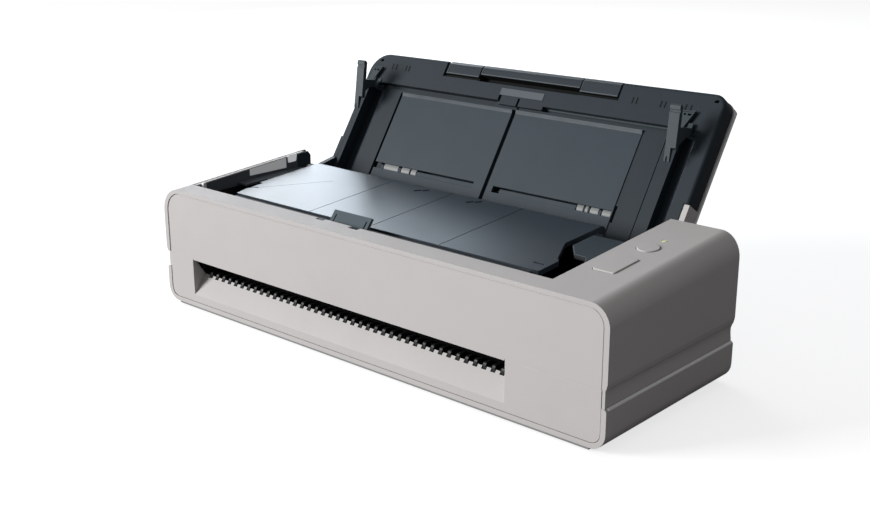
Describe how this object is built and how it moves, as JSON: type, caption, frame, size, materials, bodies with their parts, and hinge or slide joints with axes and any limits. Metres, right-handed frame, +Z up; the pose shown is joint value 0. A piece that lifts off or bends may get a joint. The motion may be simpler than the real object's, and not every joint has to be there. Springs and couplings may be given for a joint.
{
  "type": "document scanner",
  "caption": "Compact counter-top document scanner with a fold-back chute cover, sliding sheet guides, a top output bed with a stopper flap and a front slot for cards and booklets.",
  "frame": {"origin": "on the table, under the middle of the bounding box with the cover open", "axes": "+X to the operator's right (control end), +Y to the back, +Z up; the front slot faces -Y"},
  "size_m": [0.296, 0.1652, 0.1267],
  "materials": {
    "shell": "fine grain, warm light grey",
    "slate": "smooth semi-gloss slate",
    "dark": "fine grain, near black",
    "base_plate": "fine grain, dark grey",
    "rubber": "matt",
    "steel": "plated",
    "white": "smooth off-white",
    "glass": "clear",
    "board": "coated laminate",
    "lamp": "diffusing lens"
  },
  "bodies": {
    "base": {"upper_shell": "shell", "front_panel": "shell", "base_shell": "shell", "scoop_panel": "shell", "bottom_plate": "base_plate", "foot_front_left": "rubber", "foot_front_right": "rubber", "foot_rear_left": "rubber", "foot_rear_right": "rubber", "inner_deck": "dark", "bed_hinge_rod": "steel", "drive_side_cover": "slate", "left_frame": "steel", "right_frame": "steel", "hinge_bracket_left": "dark", "hinge_bracket_right": "dark", "hinge_pin_left": "steel", "hinge_pin_right": "steel", "lower_guide": "dark", "upper_guide": "dark", "lower_sensor": "dark", "lower_glass": "glass", "upper_sensor": "dark", "upper_glass": "glass", "turn_guide": "dark", "separation_pad": "rubber", "drive_motor": "steel", "main_board": "board", "usb_port": "steel", "power_inlet": "dark", "status_lamp": "lamp"},
    "cover": {"cover_shell": "shell", "cover_tray": "slate", "chute_panel_left": "slate", "chute_panel_right": "slate", "cover_screw_left": "steel", "cover_screw_right": "steel"},
    "bed": {"stacker_bed": "slate"},
    "stopper": {"stopper_flap": "slate"},
    "guide_left": {"side_guide_left": "slate"},
    "guide_right": {"side_guide_right": "slate"},
    "guide_gear": {"guide_pinion": "white"},
    "extension_stage_one": {"extension_lower": "slate"},
    "extension_stage_two": {"extension_upper": "slate"},
    "power_key": {"power_button": "shell"},
    "scan_key": {"scan_button": "shell"},
    "front_drive": {"front_shaft": "steel", "front_roller": "rubber", "front_gear": "white"},
    "rear_drive": {"rear_shaft": "steel", "rear_roller": "rubber", "rear_gear": "white"},
    "idler": {"idler_gear": "white"},
    "motor_gear": {"motor_pinion": "steel"},
    "feed_drive": {"feed_shaft": "steel", "feed_roller": "rubber"},
    "front_pinch": {"front_pinch_roller": "white"},
    "rear_pinch": {"rear_pinch_roller": "white"},
    "eject_left": {"eject_roller_left": "white"},
    "eject_right": {"eject_roller_right": "white"}
  },
  "joints": [
    {"name": "cover_hinge", "type": "hinge", "parent": "base", "child": "cover", "pos_m": [0, 0.0157, 0.0599], "axis": [1, 0, 0], "range_deg": [0, 125.2]},
    {"name": "bed_hinge", "type": "hinge", "parent": "base", "child": "bed", "pos_m": [-0.014, -0.0546, 0.0572], "axis": [-1, 0, 0], "range_deg": [-35, 0]},
    {"name": "stopper_hinge", "type": "hinge", "parent": "base", "child": "stopper", "pos_m": [-0.0155, -0.0692, 0.0634], "axis": [-1, 0, 0], "range_deg": [0, 50]},
    {"name": "guide_left_slide", "type": "slide", "parent": "cover", "child": "guide_left", "axis": [-1, 0, 0], "range_m": [-0.08, 0]},
    {"name": "guide_right_slide", "type": "slide", "parent": "cover", "child": "guide_right", "axis": [1, 0, 0], "range_m": [-0.08, 0]},
    {"name": "guide_gear_turn", "type": "hinge", "parent": "cover", "child": "guide_gear", "pos_m": [-0.014, 0.06631, 0.11158], "axis": [0, -0.8348, 0.5505], "range_deg": [-1440, 90]},
    {"name": "extension_one_slide", "type": "slide", "parent": "cover", "child": "extension_stage_one", "axis": [0, 0.5505, 0.8348], "range_m": [0, 0.045]},
    {"name": "extension_two_slide", "type": "slide", "parent": "extension_stage_one", "child": "extension_stage_two", "axis": [0, 0.5505, 0.8348], "range_m": [0, 0.04]},
    {"name": "power_press", "type": "slide", "parent": "base", "child": "power_key", "axis": [0, 0.071, -0.9975], "range_m": [0, 0.0008], "stiffness_N_per_m": 300, "springref_m": -0.001},
    {"name": "scan_press", "type": "slide", "parent": "base", "child": "scan_key", "axis": [0, 0.071, -0.9975], "range_m": [0, 0.0008], "stiffness_N_per_m": 300, "springref_m": -0.001},
    {"name": "front_roller_turn", "type": "hinge", "parent": "base", "child": "front_drive", "pos_m": [-0.0155, -0.0546, 0.0132], "axis": [1, 0, 0], "continuous": true},
    {"name": "rear_roller_turn", "type": "hinge", "parent": "base", "child": "rear_drive", "pos_m": [-0.0155, -0.0166, 0.0132], "axis": [1, 0, 0], "continuous": true},
    {"name": "idler_turn", "type": "hinge", "parent": "base", "child": "idler", "pos_m": [0.1005, -0.0356, 0.017], "axis": [1, 0, 0], "continuous": true},
    {"name": "motor_turn", "type": "hinge", "parent": "base", "child": "motor_gear", "pos_m": [0.1005, -0.0356, 0.03238], "axis": [1, 0, 0], "continuous": true},
    {"name": "feed_roller_turn", "type": "hinge", "parent": "base", "child": "feed_drive", "pos_m": [-0.0155, 0.0084, 0.039], "axis": [1, 0, 0], "continuous": true},
    {"name": "front_pinch_turn", "type": "hinge", "parent": "base", "child": "front_pinch", "pos_m": [-0.0155, -0.0546, 0.0279], "axis": [1, 0, 0], "continuous": true},
    {"name": "rear_pinch_turn", "type": "hinge", "parent": "base", "child": "rear_pinch", "pos_m": [-0.0155, -0.0166, 0.0279], "axis": [1, 0, 0], "continuous": true},
    {"name": "eject_left_turn", "type": "hinge", "parent": "cover", "child": "eject_left", "pos_m": [-0.058, 0.03862, 0.06395], "axis": [1, 0, 0], "continuous": true},
    {"name": "eject_right_turn", "type": "hinge", "parent": "cover", "child": "eject_right", "pos_m": [0.03, 0.03862, 0.06395], "axis": [1, 0, 0], "continuous": true}
  ],
  "couplings": [
    {"joint": "stopper_hinge", "follows": "cover_hinge", "ratio": 0.395},
    {"joint": "guide_right_slide", "follows": "guide_left_slide", "ratio": 1},
    {"joint": "guide_gear_turn", "follows": "guide_left_slide", "rad_per_m": 285.71},
    {"joint": "rear_roller_turn", "follows": "front_roller_turn", "ratio": 1},
    {"joint": "idler_turn", "follows": "front_roller_turn", "ratio": -0.69565},
    {"joint": "motor_turn", "follows": "front_roller_turn", "ratio": 2}
  ]
}
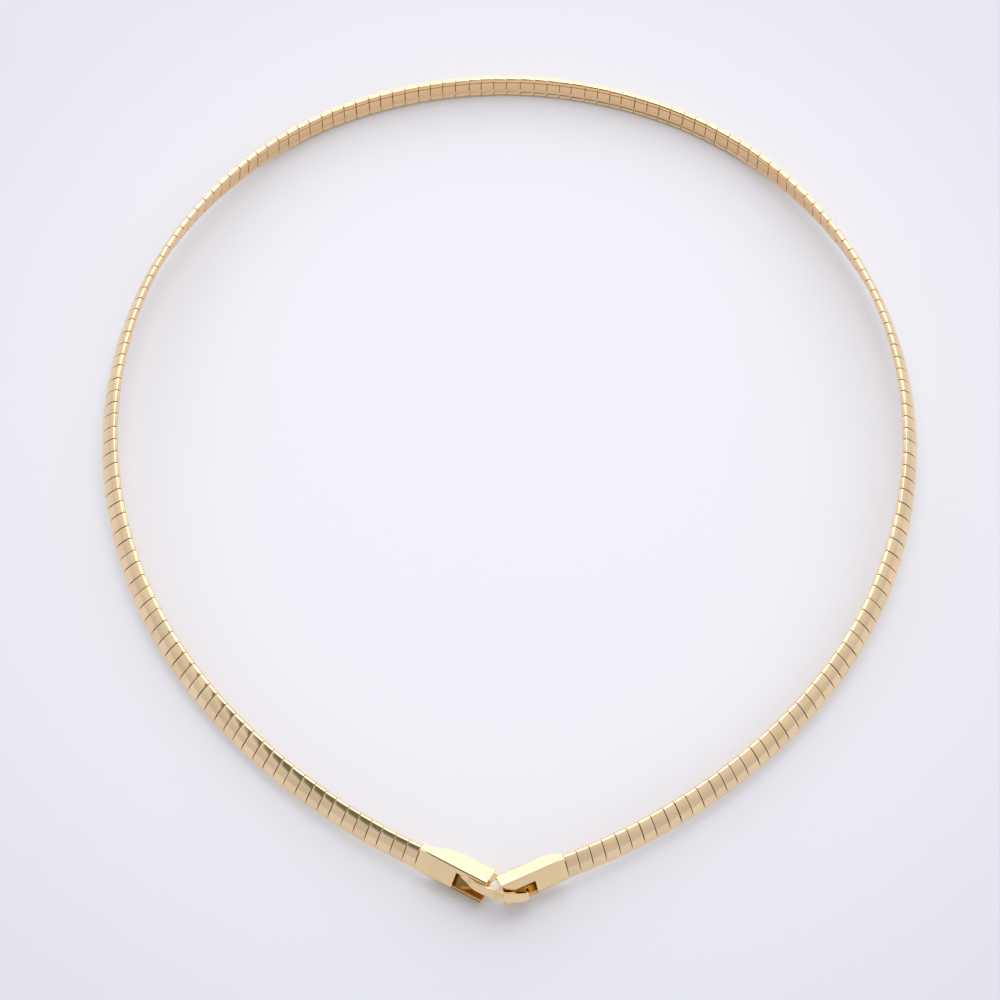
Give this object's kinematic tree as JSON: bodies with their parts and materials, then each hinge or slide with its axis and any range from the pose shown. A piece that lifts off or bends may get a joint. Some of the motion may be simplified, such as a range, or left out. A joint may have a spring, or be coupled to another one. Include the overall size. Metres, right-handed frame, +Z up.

- [WHAT NEEDS TO BE DONE]
Pull every line containing "JSON" from the material above.

- [TASK RESPONSE]
Describe how this object is built and how it moves, as JSON: type, caption, frame, size, materials, bodies with their parts, and hinge or slide joints with axes and any limits. Metres, right-handed frame, +Z up; the pose shown is joint value 0. A piece that lifts off or bends may get a joint. The motion may be simpler than the real object's, and not every joint has to be there. Springs and couplings may be given for a joint.
Give this object's kinematic tree as JSON: bodies with their parts and materials, then each hinge or slide with its axis and any range from the pose shown. A piece that lifts off or bends may get a joint. Some of the motion may be simplified, such as a range, or left out. A joint may have a spring, or be coupled to another one. Include the overall size. Metres, right-handed frame, +Z up.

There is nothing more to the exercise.